1. Introduction to Boolean Algebra
🔬 What is Boolean Algebra?
Because binary logic is used in all of today's digital computers and devices, the cost of the circuits that implement it is an important factor addressed by designers—be they computer engineers, electrical engineers, or computer scientists. Finding simpler and cheaper, but equivalent, realizations of a circuit can reap huge payoffs in reducing the overall cost of the design.
Mathematical methods that simplify circuits rely primarily on Boolean algebra. Therefore, this chapter provides a basic vocabulary and a brief foundation in Boolean algebra that will enable you to optimize simple circuits and to understand the purpose of algorithms used by software tools to optimize complex circuits involving millions of logic gates.

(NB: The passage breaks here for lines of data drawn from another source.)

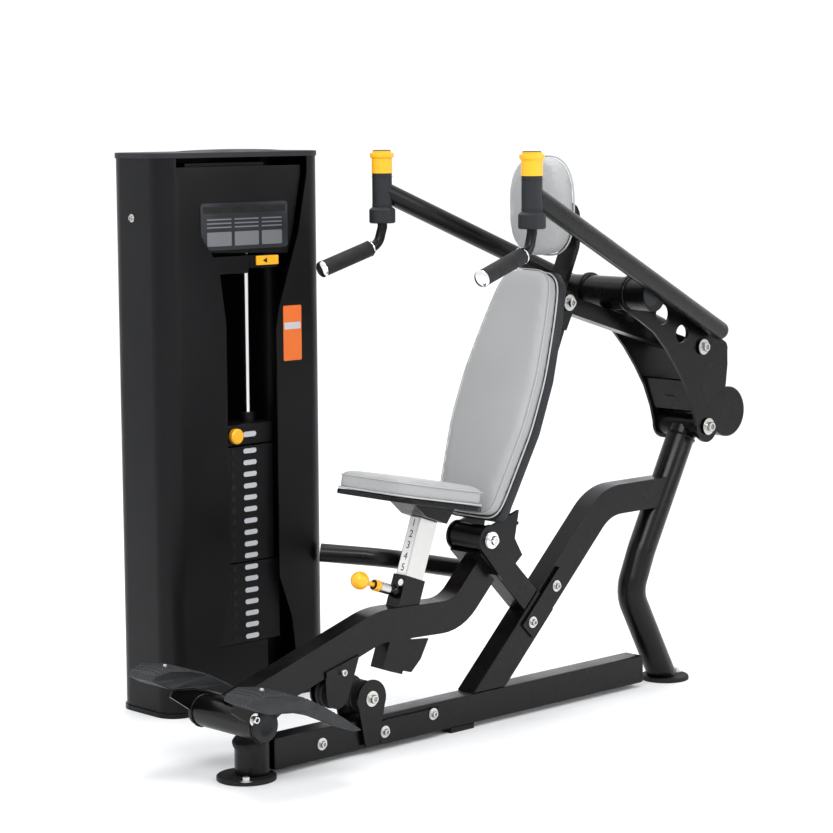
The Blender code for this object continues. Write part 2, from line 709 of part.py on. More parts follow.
def top_plate(x, low, rods):
    """The plate that the cable lifts, with its stem, its bushings and its selector pin."""
    high = low + TOP_PLATE_HEIGHT
    y0, y1 = STACK_Y - LIGHT_HALF, STACK_Y + LIGHT_HALF
    plate = box("top_plate", (STACK_X[0], y0, low), (STACK_X[1], y1, high), "iron", 0.004)
    set_origin(plate, (x, STACK_Y, low))
    for ending, y in (("front", STACK_Y - ROD_SPREAD), ("rear", STACK_Y + ROD_SPREAD)):
        profile = [(0, 0.024), (0.019, 0.024), (0.021, 0.022), (0.021, -WELD), (0, -WELD)]
        bushing = turned("rod_bushing_" + ending, profile, (x, y, high), (0, 0, 1), "grey_plastic", 24)
        weld(plate, bushing)
    stem = rod(
        "selector_stem",
        (x, STACK_Y, STACK_BOTTOM + 0.004),
        (x, STACK_Y, low + 0.010),
        STEM_RADIUS,
        "stainless",
        20,
    )
    cut(weld(plate, stem), *rods)
    middle = (low + high) / 2
    face = STACK_X[1]
    room = rod("pin_room", (face - 0.030, STACK_Y, middle), (face + 0.1, STACK_Y, middle), 0.0060, None, 16)
    cut(plate, room)
    shaft = [(0, -0.028), (0.0055, -0.028), (0.0055, 0.004), (0.017, 0.004), (0.020, 0.008)]
    shaft += [(0.020, 0.020), (0.016, 0.024), (0, 0.024)]
    pin = turned("selector_pin", shaft[::-1], (face, STACK_Y, middle), (1, 0, 0), "yellow", 24)
    set_origin(pin, (face, STACK_Y, middle))
    lift_end = TOWER_TOP - 0.100
    rod("lift_cable", (x, STACK_Y, high + GAP), (x, STACK_Y, lift_end), CABLE_RADIUS, "cable_black", 10)
    pulley_x = x - LIFT_PULLEY_RADIUS + 0.006 - 1.5 * CABLE_RADIUS
    pulley("lift_pulley", (pulley_x, STACK_Y, lift_end), (0, 1, 0), LIFT_PULLEY_RADIUS)
    axle_y = 0.018
    axle = rod(
        "lift_pulley_axle",
        (pulley_x, STACK_Y - axle_y, lift_end),
        (pulley_x, STACK_Y + axle_y, lift_end),
        BOLT_RADIUS,
        "stainless",
        20,
    )
    crossbar = bpy.data.objects["tower_crossbar"]
    hanger_top = TOWER_TOP - 0.040 + 0.006
    for ending, sign in (("front", -1), ("rear", 1)):
        near, far = sorted((STACK_Y + sign * 0.0115, STACK_Y + sign * 0.0165))
        low_z = lift_end - 0.022
        hanger = box(
            "pulley_hanger_" + ending,
            (pulley_x - 0.020, near, low_z),
            (pulley_x + 0.020, far, hanger_top),
            "black_paint",
        )
        weld(crossbar, hanger)
    weld(crossbar, axle)
    return plate, pin


# ---- pressing arms -------------------------------------------------------------
def arm_line(sign):
    """The start at the handle's sleeve and the end behind the plates of one arm tube."""
    front = Vector((sign * HANDLE_X, HANDLE_Y, 1.336))
    rear = Vector((sign * (ARM_PLATE_X + SHEET + GAP + ARM_TUBE_RADIUS + 0.002), 0.895, 0.947))
    return front, rear


def plate_outline():
    """The big side plate: round nose about the cross tube, curved belly, round foot at the pivot."""
    nose = arc(CROSS_TUBE, 0.050, 60, 255, 16)
    belly = [(0.614, 0.985), (0.664, 0.955), (0.714, 0.905), (0.757, 0.852), (0.796, 0.795)]
    belly += [(0.822, 0.738), (0.836, 0.690)]
    foot = arc(ARM_PIVOT, 0.043, 175, 360, 12)
    back = [(0.938, 0.745), (0.955, 0.795), (0.962, 0.850), (0.961, 0.889)]
    shoulder = arc((0.938, 0.893), 0.024, 0, 70, 4)
    return nose + belly + foot + back + shoulder


def make_arm_plates():
    big_hole = circle((0.696, 1.001), 0.0275, 28)
    tube_hole = circle(CROSS_TUBE, CROSS_TUBE_RADIUS + GAP, 40)
    bolt_hole = circle(ARM_PIVOT, BOLT_RADIUS + RUNNING_FIT, 20)
    small_hole = circle((0.773, 0.945), 0.024, 24)
    loops = [plate_outline(), big_hole, small_hole, tube_hole, bolt_hole]
    made = []
    for ending, sign in sides():
        plate = side_plate("arm_plate_" + ending, loops, ARM_PLATE_X, SHEET, sign, "black_paint")
        made.append(plate)
    inner = ARM_PLATE_X + 2 * WELD
    web = strip([(0.798, 0.818), (0.834, 0.735)], 0.008)
    made.append(outline("arm_web", [web], -inner, inner, "black_paint"))
    made.append(x_rod("link_pin", ARM_LINK_PIVOT, BOLT_RADIUS, -0.084, 0.084, "stainless"))
    path = [(0.812, 0.785), (0.930, 0.790), COUNTERWEIGHT]
    bar = outline("counterweight_bar", [strip(path, 0.030)], -0.015, 0.015, "black_paint")
    disc_room = x_rod("disc_room", COUNTERWEIGHT, COUNTERWEIGHT_RADIUS + GAP, -0.1, 0.1, None, 44)
    made.append(cut(bar, disc_room))
    made[0].name = "arm_yoke"
    return [weld(*made)]


def make_arms():
    made = make_arm_plates()
    cross = x_rod("cross_tube", CROSS_TUBE, CROSS_TUBE_RADIUS, -CROSS_TUBE_HALF, CROSS_TUBE_HALF, "black_paint", 40)
    for ending, sign in sides():
        front, rear = arm_line(sign)
        along = (rear - front).normalized()
        arm = tube("arm_tube_" + ending, [front, rear], ARM_TUBE_RADIUS, "black_paint", 8)
        room = rod("arm_room_" + ending, front, rear + along * 0.05, ARM_TUBE_RADIUS + GAP, None, 24)
        cut(cross, room)
        centre = (sign * HANDLE_X, HANDLE_Y)
        collar = rod("collar_room_" + ending, (*centre, 1.20), (*centre, 1.45), SLEEVE_RADIUS + GAP, None, 32)
        low_collar = rod(
            "low_collar_room_" + ending,
            (*centre, 1.20),
            (*centre, COLLAR_TOP + GAP),
            COLLAR_RADIUS + GAP,
            None,
            32,
        )
        cut(arm, collar, low_collar)
        made.append(arm)
        made.append(handle_sleeve(ending, centre))
    profile = [(0, COUNTERWEIGHT_HALF), (COUNTERWEIGHT_RADIUS - 0.003, COUNTERWEIGHT_HALF)]
    profile += [(COUNTERWEIGHT_RADIUS, COUNTERWEIGHT_HALF - 0.003)]
    profile += [(radius, -height) for radius, height in profile[::-1]]
    weight = turned("counterweight", profile, (0, *COUNTERWEIGHT), (1, 0, 0), "black_paint", 44)
    return made + [cross, weight]


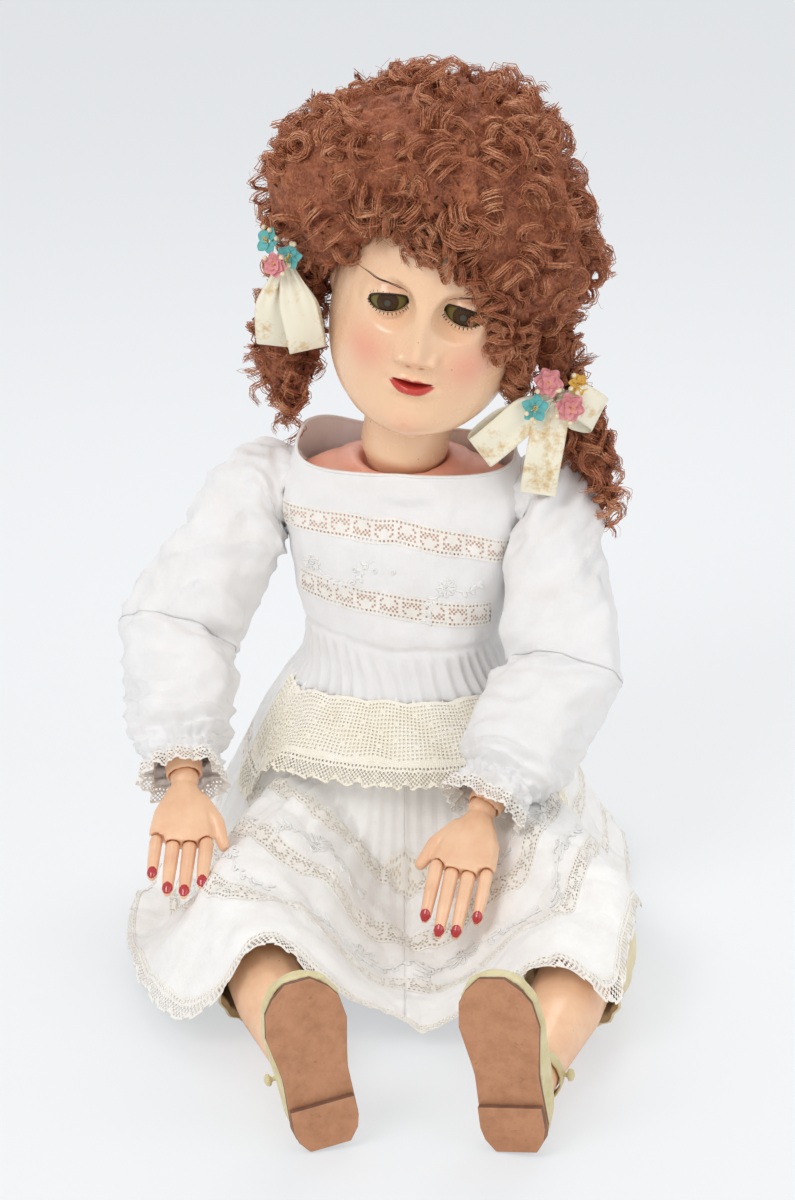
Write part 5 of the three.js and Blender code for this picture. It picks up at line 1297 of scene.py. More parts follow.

📝 Importance in Digital Design
Boolean algebra is essential for:
Circuit Optimization: Simplifying logic expressions to reduce component count
Cost Reduction: Cheaper circuit implementations
Performance Improvement: Faster circuit operation
Reliability Enhancement: Fewer components mean fewer failure points
Automated Design: Foundation for CAD tools that optimize complex circuits
2. Basic Definitions
🔢 Mathematical Foundations
Boolean algebra, like any other deductive mathematical system, may be defined with a set of elements, a set of operators, and a number of unproved axioms or postulates.
A set of elements is any collection of objects, usually having a common property. If \( S \) is a set, and \( x \) and \( y \) are certain objects, then the notation \( x \in S \) means that \( x \) is a member of the set \( S \) and \( y \notin S \) means that \( y \) is not an element of \( S \).
2.1 Sets and Binary Operators
🧮 Binary Operators
Definition
A binary operator defined on a set \( S \) of elements is a rule that assigns, to each pair of elements from \( S \), a unique element from \( S \).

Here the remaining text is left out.